1. Vomiting blood
Regurgitation or vomiting of blood is the backward flowing of blood from the stomach to the mouth through the upper gastrointestinal (GI) tract. Although, this is not common in patients suffering from GERD but might occur in some cases. Vomiting blood may not be an early symptom of GERD and is most likely due to an esophageal injury. Immediate medical attention is advised, especially if the vomiting is forceful.
2. Belching and chest pain
Belching is a very common act of bringing up air from the stomach accompanied by a characteristic sound. Belching is very common after a meal and it may or may not be a symptom of any disease. Frequent and uncomfortable belching can be a possible symptom of GERD or some other kind of digestive disorder. Unexplained and frequent belching might be accompanied by a sharp pain in the middle of the chest. Chest pain is different from a burning sensation but can also be a symptom of GERD.
3. Sore throat or cough
Frequent episodes of acid indigestion may lead to a sore throat. Patients may experience an unexplained dry cough. In some cases, patients also experience hoarseness (difficulty speaking) or change in pitch of their voice. This is an advanced symptom of GERD and should not be ignored. Wheezing can also be a characteristic of acid indigestion.
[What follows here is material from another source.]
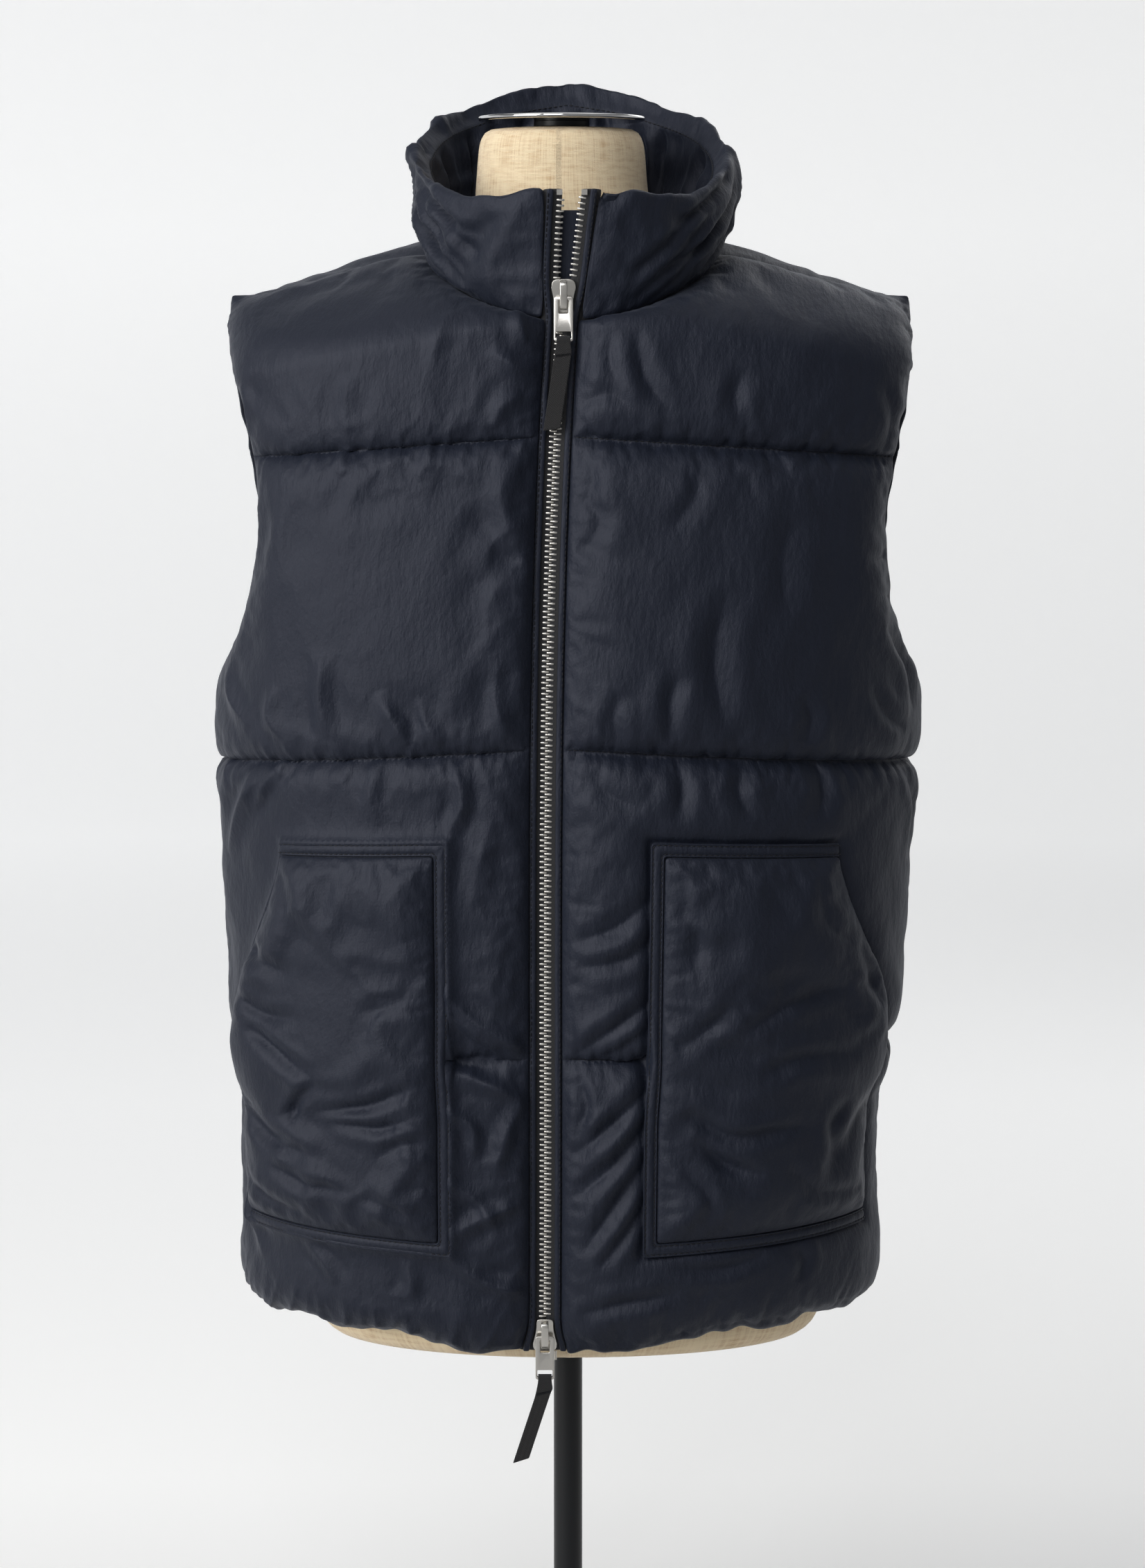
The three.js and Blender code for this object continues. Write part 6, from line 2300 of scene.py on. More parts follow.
# Distances from the centre back and heights: 0 is the outer seam, 83 the top edge and 166 the inner
# seam. A negative depth stands up as a ridge.
COLLAR_CREASES = cloth_folds(
    (5.5, -5.1, (-152, 98), (-154, 82), (-164, 58), (-180, 30)),
    (5.5, -3.7, (-100, 98), (-104, 82), (-116, 56), (-124, 36)),
    (5.5, -5.1, (150, 98), (152, 82), (162, 58), (178, 30)),
    (5.5, -3.5, (96, 98), (100, 82), (112, 56), (120, 36)),
    (4.5, 6.5, (-172, 66), (-210, 42), (-252, 12)),
    (4.5, 5.7, (-178, 44), (-206, 22), (-232, 4)),
    (4.5, 4.6, (-182, 76), (-224, 66), (-262, 52)),
    (4.5, 3, (-140, 70), (-146, 40), (-164, 10)),
    (4.5, 6.2, (170, 64), (212, 46), (256, 26)),
    (4.5, 5.9, (166, 50), (198, 26), (228, 6)),
    (4.5, 4.9, (186, 76), (222, 70), (258, 60)),
    (4.5, 3, (138, 68), (146, 38), (160, 8)),
    (4.5, 3, (-84, 70), (-78, 40), (-86, 12)),
    (5.5, 3.2, (-36, 72), (-42, 44), (-34, 14)),
    (4.5, 2.7, (14, 70), (20, 42), (12, 16)),
    (5.5, 3.2, (62, 72), (56, 42), (64, 12)),
    (4.5, 6, (-84, 98), (-80, 120), (-86, 142)),
    (4.5, 6.4, (-62, 99), (-66, 124), (-58, 150)),
    (5.5, 6.9, (-38, 98), (-34, 126), (-42, 152)),
    (4.5, 5.7, (-18, 99), (-22, 120), (-16, 140)),
    (5.5, 7.1, (4, 98), (10, 124), (2, 150)),
    (4.5, 5.7, (24, 99), (20, 122), (28, 144)),
    (4.5, 6.4, (44, 98), (50, 122), (42, 148)),
    (4.5, 6, (70, 98), (64, 122), (72, 146)),
    (5.5, 5.7, (-124, 98), (-118, 124), (-126, 150)),
    (5.5, 5.7, (118, 98), (112, 124), (122, 150)),
    (5.5, 6, (-196, 92), (-204, 112), (-198, 140)),
    (5.5, 6, (190, 92), (200, 114), (194, 142)),
    (4.5, 3.4, (232, 70), (256, 48), (280, 24)),
    (4.5, 3.2, (204, 54), (236, 28), (262, 6)),
    (4.5, 3, (222, 62), (250, 32), (274, 8)),
    (4.5, 3.2, (-186, 62), (-214, 34), (-246, 8)),
    (4.5, 3.4, (-212, 78), (-236, 58), (-264, 34)),
    (4.5, 3, (-200, 70), (-226, 44), (-256, 18)),
)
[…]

Dysphagia in medical terminology means difficulty in swallowing. It is a symptom in which the patient experiences trouble swallowing food and liquid. Dysphagia can be classified as a digestive disorder and is a common symptom of GERD. Dysphagia may or may not be severe in patients with GERD, but medical checkup is a must for patients experiencing difficulty in swallowing.
Though nausea is not a common symptom of the disease, it is sometimes severe in patients suffering from GERD. Nausea in these cases may also result in vomiting. If a person is experiencing frequent unexplained vomiting, GERD is the first condition to be considered. Depending upon the intensity of the disease, GERD triggers heartburn in most patients and nausea or vomiting in some.
The food or liquid that travels back into the esophagus, in some cases, appears in the mouth of the patient. Mostly, the reflux content is small in quantity and only reaches the esophagus, but sometimes it gets through the upper esophageal sphincter (UES) and reaches the throat. In these cases, people may experience acidic liquid or food in their mouth. This can be accompanied by a burning sensation in the chest and is a common symptom of GERD. Also, frequent regurgitation in the mouth can also cause acidic erosion of the teeth. Medical attention is advised if it occurs frequently.
The digestive juices or acid flowing back to the esophagus stimulate the nerve fibers in the esophagus, causing a burning sensation accompanied by a pain in the chest which is commonly described as heartburn. Frequent episodes of heartburn are the main symptom of GERD. Some people experience a sharp pain rather than a burning sensation. The pain in heartburn increases when the person bends or lies down. In some cases, the pain may also extend to the back. The acid regurgitation usually happens after meals, more commonly if the person is lying down as the reflux occurs easily without the effect of gravity. Heartburn in these cases is generally relieved by antacids, but the relief is temporary and the sensation is likely to reoccur. A medical checkup is advisable if heartburn occurs more than twice a week.